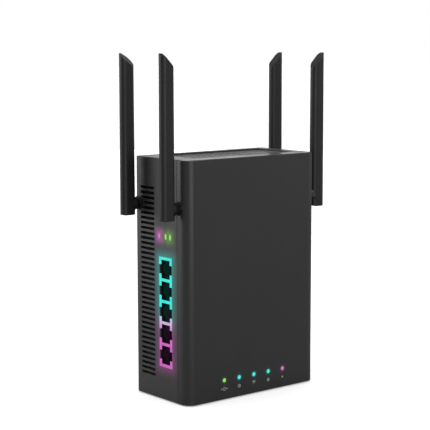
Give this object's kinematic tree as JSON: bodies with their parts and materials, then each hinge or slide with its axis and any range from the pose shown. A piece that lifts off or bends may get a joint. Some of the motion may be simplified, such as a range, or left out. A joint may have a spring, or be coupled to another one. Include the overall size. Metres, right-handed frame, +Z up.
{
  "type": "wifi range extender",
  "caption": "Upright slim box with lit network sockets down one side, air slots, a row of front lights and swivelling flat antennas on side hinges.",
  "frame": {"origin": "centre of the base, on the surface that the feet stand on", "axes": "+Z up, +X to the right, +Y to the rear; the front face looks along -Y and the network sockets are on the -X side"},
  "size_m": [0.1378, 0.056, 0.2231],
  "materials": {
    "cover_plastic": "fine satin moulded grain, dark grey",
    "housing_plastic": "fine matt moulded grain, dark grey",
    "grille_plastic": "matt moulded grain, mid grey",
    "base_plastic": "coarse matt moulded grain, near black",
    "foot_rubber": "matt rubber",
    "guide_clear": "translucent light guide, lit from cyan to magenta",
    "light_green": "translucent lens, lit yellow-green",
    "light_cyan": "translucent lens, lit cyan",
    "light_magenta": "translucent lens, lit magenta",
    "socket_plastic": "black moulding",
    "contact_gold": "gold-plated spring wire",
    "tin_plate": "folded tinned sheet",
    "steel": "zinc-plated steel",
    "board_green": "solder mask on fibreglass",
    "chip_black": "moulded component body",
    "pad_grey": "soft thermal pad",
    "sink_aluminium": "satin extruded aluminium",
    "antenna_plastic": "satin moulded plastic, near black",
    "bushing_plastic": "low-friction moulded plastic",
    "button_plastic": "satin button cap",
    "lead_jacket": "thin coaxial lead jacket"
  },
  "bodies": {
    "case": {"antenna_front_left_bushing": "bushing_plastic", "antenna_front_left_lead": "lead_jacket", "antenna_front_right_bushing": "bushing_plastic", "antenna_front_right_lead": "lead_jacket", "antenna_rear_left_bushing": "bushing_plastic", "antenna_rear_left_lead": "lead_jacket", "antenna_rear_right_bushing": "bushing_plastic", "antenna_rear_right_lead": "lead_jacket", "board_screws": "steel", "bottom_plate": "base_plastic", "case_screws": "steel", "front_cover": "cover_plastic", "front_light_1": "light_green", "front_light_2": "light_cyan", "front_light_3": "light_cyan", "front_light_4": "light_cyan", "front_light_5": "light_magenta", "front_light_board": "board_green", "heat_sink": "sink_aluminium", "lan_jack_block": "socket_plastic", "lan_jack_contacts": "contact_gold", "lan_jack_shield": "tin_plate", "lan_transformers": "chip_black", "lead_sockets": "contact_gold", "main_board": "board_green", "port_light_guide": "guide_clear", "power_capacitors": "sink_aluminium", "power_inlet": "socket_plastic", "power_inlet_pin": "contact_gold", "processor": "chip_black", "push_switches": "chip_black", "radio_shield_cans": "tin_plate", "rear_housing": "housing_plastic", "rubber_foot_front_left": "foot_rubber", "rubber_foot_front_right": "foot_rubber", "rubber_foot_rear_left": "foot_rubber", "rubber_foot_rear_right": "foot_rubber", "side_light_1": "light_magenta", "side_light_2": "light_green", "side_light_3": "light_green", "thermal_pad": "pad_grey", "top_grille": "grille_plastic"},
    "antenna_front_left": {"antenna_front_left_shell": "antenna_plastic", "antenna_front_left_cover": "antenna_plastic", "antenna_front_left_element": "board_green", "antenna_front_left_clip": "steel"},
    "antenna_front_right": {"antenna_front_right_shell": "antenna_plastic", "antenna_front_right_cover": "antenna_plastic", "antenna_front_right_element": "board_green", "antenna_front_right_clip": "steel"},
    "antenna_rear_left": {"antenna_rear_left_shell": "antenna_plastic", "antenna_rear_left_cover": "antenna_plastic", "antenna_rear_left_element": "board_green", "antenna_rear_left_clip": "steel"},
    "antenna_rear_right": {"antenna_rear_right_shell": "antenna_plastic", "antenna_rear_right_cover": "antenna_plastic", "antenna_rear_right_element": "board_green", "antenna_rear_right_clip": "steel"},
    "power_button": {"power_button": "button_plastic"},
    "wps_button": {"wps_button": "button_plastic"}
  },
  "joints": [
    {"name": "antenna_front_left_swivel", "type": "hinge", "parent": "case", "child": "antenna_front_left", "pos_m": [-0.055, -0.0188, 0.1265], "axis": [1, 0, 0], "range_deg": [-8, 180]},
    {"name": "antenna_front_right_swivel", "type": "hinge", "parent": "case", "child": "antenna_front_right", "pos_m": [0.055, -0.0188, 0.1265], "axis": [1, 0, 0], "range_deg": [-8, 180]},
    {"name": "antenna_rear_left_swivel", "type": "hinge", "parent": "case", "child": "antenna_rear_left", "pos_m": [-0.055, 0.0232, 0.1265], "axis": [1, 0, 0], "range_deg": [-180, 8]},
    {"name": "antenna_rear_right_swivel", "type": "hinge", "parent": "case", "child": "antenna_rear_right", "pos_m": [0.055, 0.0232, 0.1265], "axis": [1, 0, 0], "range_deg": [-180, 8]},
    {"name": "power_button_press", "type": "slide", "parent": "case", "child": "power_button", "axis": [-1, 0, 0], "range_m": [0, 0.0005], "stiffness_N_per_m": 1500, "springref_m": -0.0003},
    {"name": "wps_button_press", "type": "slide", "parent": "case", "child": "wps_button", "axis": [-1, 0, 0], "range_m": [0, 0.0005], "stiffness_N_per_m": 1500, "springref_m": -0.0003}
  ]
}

Given problem. Print the material verbatim, all of it.

Full output.
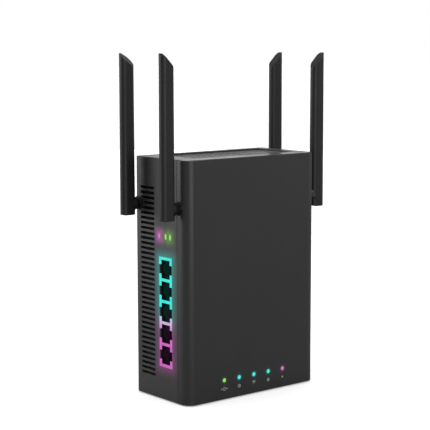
Give this object's kinematic tree as JSON: bodies with their parts and materials, then each hinge or slide with its axis and any range from the pose shown. A piece that lifts off or bends may get a joint. Some of the motion may be simplified, such as a range, or left out. A joint may have a spring, or be coupled to another one. Include the overall size. Metres, right-handed frame, +Z up.
{
  "type": "wifi range extender",
  "caption": "Upright slim box with lit network sockets down one side, air slots, a row of front lights and swivelling flat antennas on side hinges.",
  "frame": {"origin": "centre of the base, on the surface that the feet stand on", "axes": "+Z up, +X to the right, +Y to the rear; the front face looks along -Y and the network sockets are on the -X side"},
  "size_m": [0.1378, 0.056, 0.2231],
  "materials": {
    "cover_plastic": "fine satin moulded grain, dark grey",
    "housing_plastic": "fine matt moulded grain, dark grey",
    "grille_plastic": "matt moulded grain, mid grey",
    "base_plastic": "coarse matt moulded grain, near black",
    "foot_rubber": "matt rubber",
    "guide_clear": "translucent light guide, lit from cyan to magenta",
    "light_green": "translucent lens, lit yellow-green",
    "light_cyan": "translucent lens, lit cyan",
    "light_magenta": "translucent lens, lit magenta",
    "socket_plastic": "black moulding",
    "contact_gold": "gold-plated spring wire",
    "tin_plate": "folded tinned sheet",
    "steel": "zinc-plated steel",
    "board_green": "solder mask on fibreglass",
    "chip_black": "moulded component body",
    "pad_grey": "soft thermal pad",
    "sink_aluminium": "satin extruded aluminium",
    "antenna_plastic": "satin moulded plastic, near black",
    "bushing_plastic": "low-friction moulded plastic",
    "button_plastic": "satin button cap",
    "lead_jacket": "thin coaxial lead jacket"
  },
  "bodies": {
    "case": {"antenna_front_left_bushing": "bushing_plastic", "antenna_front_left_lead": "lead_jacket", "antenna_front_right_bushing": "bushing_plastic", "antenna_front_right_lead": "lead_jacket", "antenna_rear_left_bushing": "bushing_plastic", "antenna_rear_left_lead": "lead_jacket", "antenna_rear_right_bushing": "bushing_plastic", "antenna_rear_right_lead": "lead_jacket", "board_screws": "steel", "bottom_plate": "base_plastic", "case_screws": "steel", "front_cover": "cover_plastic", "front_light_1": "light_green", "front_light_2": "light_cyan", "front_light_3": "light_cyan", "front_light_4": "light_cyan", "front_light_5": "light_magenta", "front_light_board": "board_green", "heat_sink": "sink_aluminium", "lan_jack_block": "socket_plastic", "lan_jack_contacts": "contact_gold", "lan_jack_shield": "tin_plate", "lan_transformers": "chip_black", "lead_sockets": "contact_gold", "main_board": "board_green", "port_light_guide": "guide_clear", "power_capacitors": "sink_aluminium", "power_inlet": "socket_plastic", "power_inlet_pin": "contact_gold", "processor": "chip_black", "push_switches": "chip_black", "radio_shield_cans": "tin_plate", "rear_housing": "housing_plastic", "rubber_foot_front_left": "foot_rubber", "rubber_foot_front_right": "foot_rubber", "rubber_foot_rear_left": "foot_rubber", "rubber_foot_rear_right": "foot_rubber", "side_light_1": "light_magenta", "side_light_2": "light_green", "side_light_3": "light_green", "thermal_pad": "pad_grey", "top_grille": "grille_plastic"},
    "antenna_front_left": {"antenna_front_left_shell": "antenna_plastic", "antenna_front_left_cover": "antenna_plastic", "antenna_front_left_element": "board_green", "antenna_front_left_clip": "steel"},
    "antenna_front_right": {"antenna_front_right_shell": "antenna_plastic", "antenna_front_right_cover": "antenna_plastic", "antenna_front_right_element": "board_green", "antenna_front_right_clip": "steel"},
    "antenna_rear_left": {"antenna_rear_left_shell": "antenna_plastic", "antenna_rear_left_cover": "antenna_plastic", "antenna_rear_left_element": "board_green", "antenna_rear_left_clip": "steel"},
    "antenna_rear_right": {"antenna_rear_right_shell": "antenna_plastic", "antenna_rear_right_cover": "antenna_plastic", "antenna_rear_right_element": "board_green", "antenna_rear_right_clip": "steel"},
    "power_button": {"power_button": "button_plastic"},
    "wps_button": {"wps_button": "button_plastic"}
  },
  "joints": [
    {"name": "antenna_front_left_swivel", "type": "hinge", "parent": "case", "child": "antenna_front_left", "pos_m": [-0.055, -0.0188, 0.1265], "axis": [1, 0, 0], "range_deg": [-8, 180]},
    {"name": "antenna_front_right_swivel", "type": "hinge", "parent": "case", "child": "antenna_front_right", "pos_m": [0.055, -0.0188, 0.1265], "axis": [1, 0, 0], "range_deg": [-8, 180]},
    {"name": "antenna_rear_left_swivel", "type": "hinge", "parent": "case", "child": "antenna_rear_left", "pos_m": [-0.055, 0.0232, 0.1265], "axis": [1, 0, 0], "range_deg": [-180, 8]},
    {"name": "antenna_rear_right_swivel", "type": "hinge", "parent": "case", "child": "antenna_rear_right", "pos_m": [0.055, 0.0232, 0.1265], "axis": [1, 0, 0], "range_deg": [-180, 8]},
    {"name": "power_button_press", "type": "slide", "parent": "case", "child": "power_button", "axis": [-1, 0, 0], "range_m": [0, 0.0005], "stiffness_N_per_m": 1500, "springref_m": -0.0003},
    {"name": "wps_button_press", "type": "slide", "parent": "case", "child": "wps_button", "axis": [-1, 0, 0], "range_m": [0, 0.0005], "stiffness_N_per_m": 1500, "springref_m": -0.0003}
  ]
}